During the long sea journey he wrote, “Now as a prisoner I am learning to give up my own wishes. All the way from Syria to Rome I am already fighting wild beasts, by land and by sea, by day and by night, chained as I am to ten leopards, I mean the detachment of soldiers who guard me. The better you treat them, the worse they become. I am more and more trained in discipleship by their mistreatment of me.”

That’s the first thing that happens when we follow Jesus by striving to overcome evil by submitting to it: we learn what it means to become a disciple. We learn to give up our own wishes that are contrary to God’s will, as the hymn says, “Until my heart is pure, until with thee I will one will, to do or to endure.”
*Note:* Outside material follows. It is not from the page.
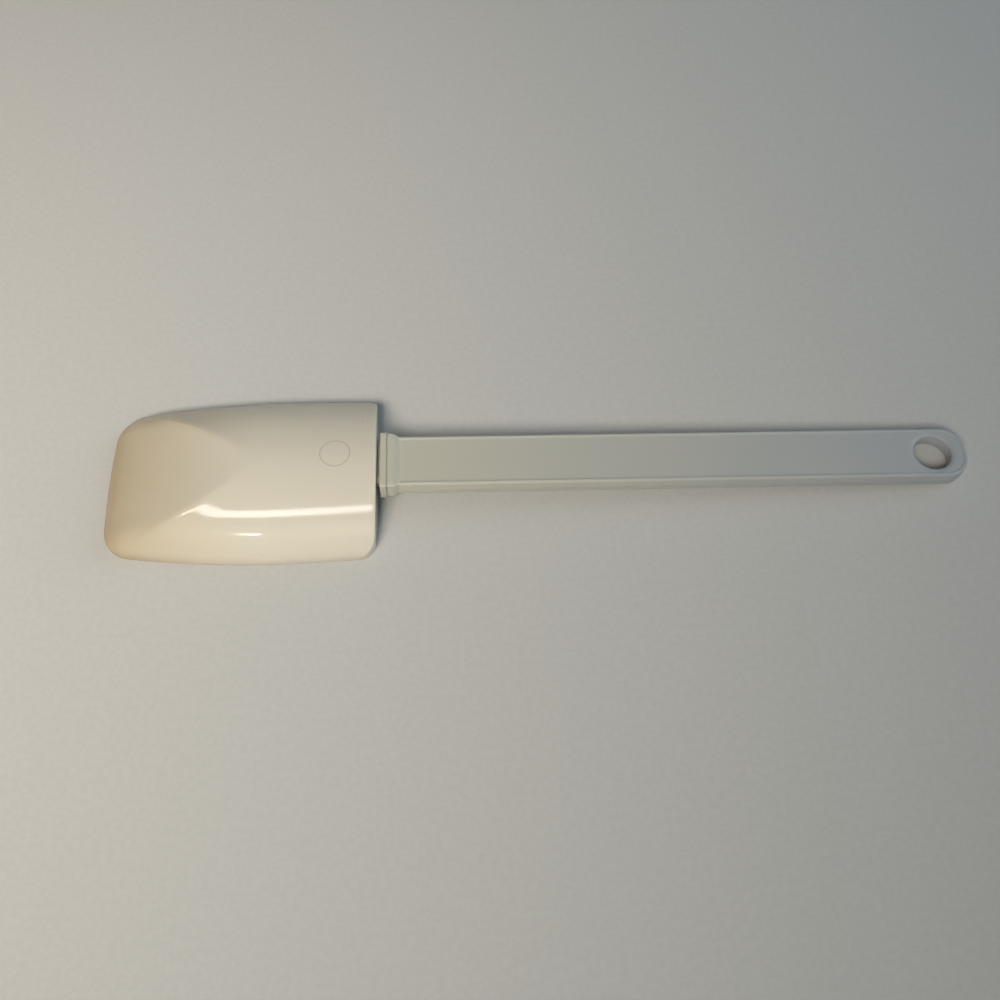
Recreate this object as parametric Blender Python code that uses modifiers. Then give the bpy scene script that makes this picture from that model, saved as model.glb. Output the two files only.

The first thing happens in us: we become disciples. The second thing happens in the world: through us God overcomes evil. God overcame death because Jesus submitted to it. The early Christians attracted people to the Faith by how they submitted themselves to suffering and death.

In our own time, that’s what happened with the civil rights movement. If the marchers had taken guns with them to shoot the police and their opponents, evil would have been perpetuated, not overcome. Resisting evil by submitting to it is God’s way of overcoming it. God’s power is made perfect in our weakness. So the first step in overcoming evil is to become weak in the way the world counts weakness, so that we can become strong with the strength that God supplies.

We have not been baptized into a life of rewards for keeping the rules and punishments for breaking them. God has no part in religious systems that perpetuate evil by using violence, coercion, exclusion, and scapegoating to enforce their prejudices. Rather, we have been baptized into God’s great self-offering for the reconciliation of the world.

Our faithfulness, our devotion, our joy, our generosity, our costly forgiveness of one another, our hospitality, our acceptance of each other, our efforts to relieve suffering, the way we comfort one another in our pain and grief, our presence here today and every Sunday — all these things are some of the ways we offer ourselves to the world because we have been made part of God’s self-offering.

The Transfiguration is important to me not only because it shows me who Jesus is — both divine and human — but because it tell us who I am and who I will be.

It’s even more important to me because it tells me who you are and who you will be. If I look with the eyes God has given me in baptism, I can already see glimpses of the glory of the only-begotten Son of God in your faces right here, and in the face of every person who has become part of God’s great self-offering for the reconciliation of the world.

Thanks be to God for His inexpressible gift!